It still bothers me--the circumstances around the 11 March highway melee. There are two things that trouble me. One, the apparent cover-up of the extent of what happened. The other, the cause. I will start off with the easier of the two to analyze--the cause.
People's knee-jerk reaction, you see, is to blame the drivers. The UAE, among its residents at least, is notorious for its wild, reckless and arrogant drivers. So, why blame mother nature when it seems there is a more likely culprit. My experience on the roads of the Emirates over the past several years, however, tells me that drivers are becoming more careful and indeed more adept at driving. Five or six years ago, a crashed car on just about any weekend night along the Abu Dhabi-Dubai highway seemed quite the norm. Now, it is quite rare that I see one, even though the number of cars on the road have increased several-fold.
Like anyplace, you will have that percentage of wild and arrogant drivers, but I would dare to say that many a UAE driver has learned lessons the hard way from mean and careless driving, and that things have been improving over the years.
It Was the Fog
On that incredibly foggy morning, I myself, had slowed down to 60 kph. There were some drivers going even slower, while only a few were going much faster. There was no great multitude of speeding drivers that might easily account for pile-ups adding up to over 200 cars. In fact, at 6:45 in the morning, when the Ghantoot pile-up occurred, there would not have been that great a number of cars on the road. On this fateful morning, regardless of who the driver was, the fog had the upper hand.
When I started off from Abu Dhabi that morning I thought to myself, "Here we go again." It was the third day running for this kind of weather. But not long before I reached the first crash site I was thinking, "Oh my God, this is the thickest fog I've ever seen in my life!" My technique, under such conditions, was to make sure that I was close enough behind any car in front of me to see its tail lights. In that way I could be certain of the length of the gap between us and could adjust my speed accordingly. But where the fog was its thickest, this was almost impossible to do. In seconds the tail lights of the car in front would disappear and leave me with no idea how much space there was between me and the next car.

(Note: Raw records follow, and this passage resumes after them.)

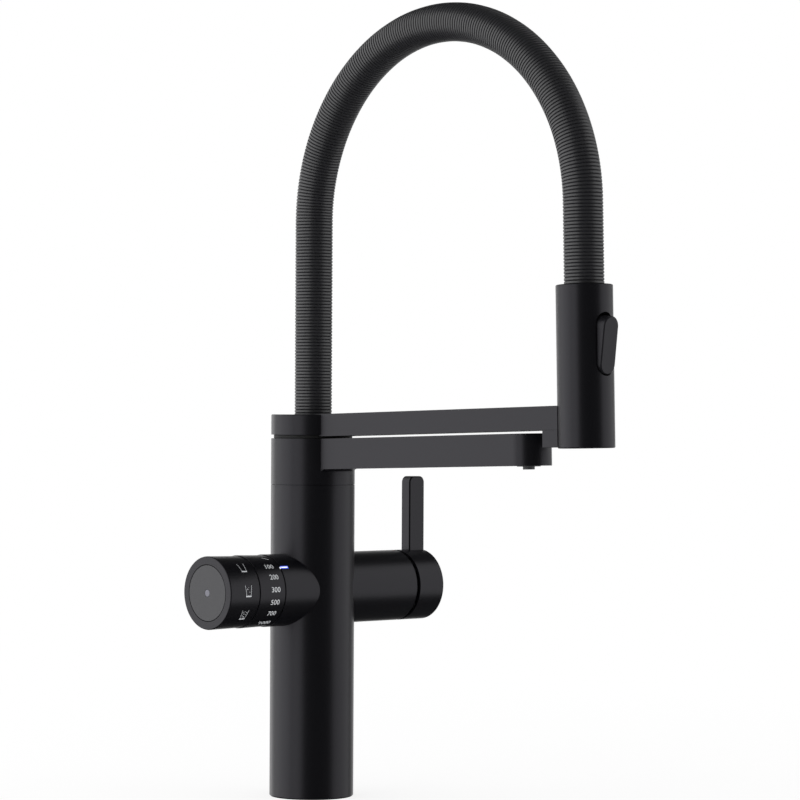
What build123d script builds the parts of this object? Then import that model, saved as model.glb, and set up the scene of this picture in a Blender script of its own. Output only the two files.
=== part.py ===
"""Kitchen mixer tap with a hose arch, a swivelling water spout and a dial for sparkling water.

Millimetres, +Z up. The origin is the centre of the foot on the worktop.
+X is the way both arms point at rest, -Y is the dial's side, +Y is the mixer lever's side.
"""
from build123d import *
import os
from math import asin, cos, pi, radians, sin

# Clearances
RUN = 0.05
SLIP = 0.1
GAP = 0.3

# Column with its two side sleeves
BODY_RADIUS = 27.0
BODY_WALL = 4.0
COLUMN_TOP = 200.2
COLUMN_LID = 12.0
FOOT_CHAMFER = 0.8
EDGE = 0.5
CONTROL_Z = 133.2
CONTROL_RADIUS = 23.05
MIXER_SLEEVE_END = 71.5
DIAL_SLEEVE_END = 42.4
COLUMN_BORE = BODY_RADIUS - BODY_WALL

# Foot, shank and clamp under a worktop
WORKTOP = 30.0
SHANK_RADIUS = 16.5
SHANK_BORE = 13.5
SHANK_LENGTH = 60.0
SHANK_GRIP = 10.0
GASKET_THICKNESS = 2.0
GASKET_MARGIN = 1.0
BASE_WEB = 12.0
SOCKET_RADIUS = 4.45
SOCKET_CIRCLE = 8.2
CABLE_HOLE_RADIUS = 3.0
WASHER_MARGIN = 1.0
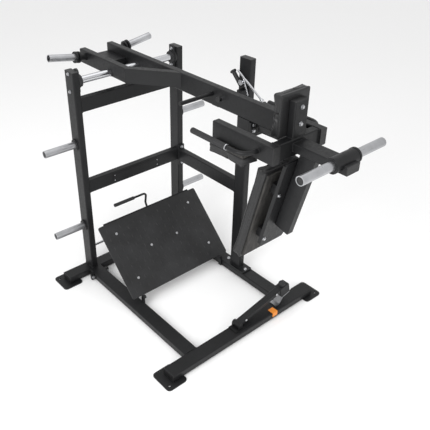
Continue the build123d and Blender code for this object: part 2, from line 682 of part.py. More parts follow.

Only a couple of minutes before reaching the first crash site I had already decided to pull off the highway, but would not do so until I reached the next petrol stand--about 10 kilometers away. As events would unfold, however, I would never get that chance. Reaching the initial crash site and eventually passing 80 wrecked cars, I and everyone else still moving on the road, were diverted at the next interchange and forced to return to Abu Dhabi. It was some 2 and 1/2 hours later and the fog had lifted as the sun shone brightly, but the highway onward toward Dubai remained a no-go, for all the crashed cars that littered the road further ahead.
I was also thinking to myself shortly before reaching ground zero, "Man, I'm in the clouds!" It was the fog that morning--so thick in places--which had caused the melee. Just as airport runways are closed when the fog reaches certain levels, so should the highways. Official announcements ought to be broadcast that highways will be closed from time X to time Y, thus forcing drivers to remain put.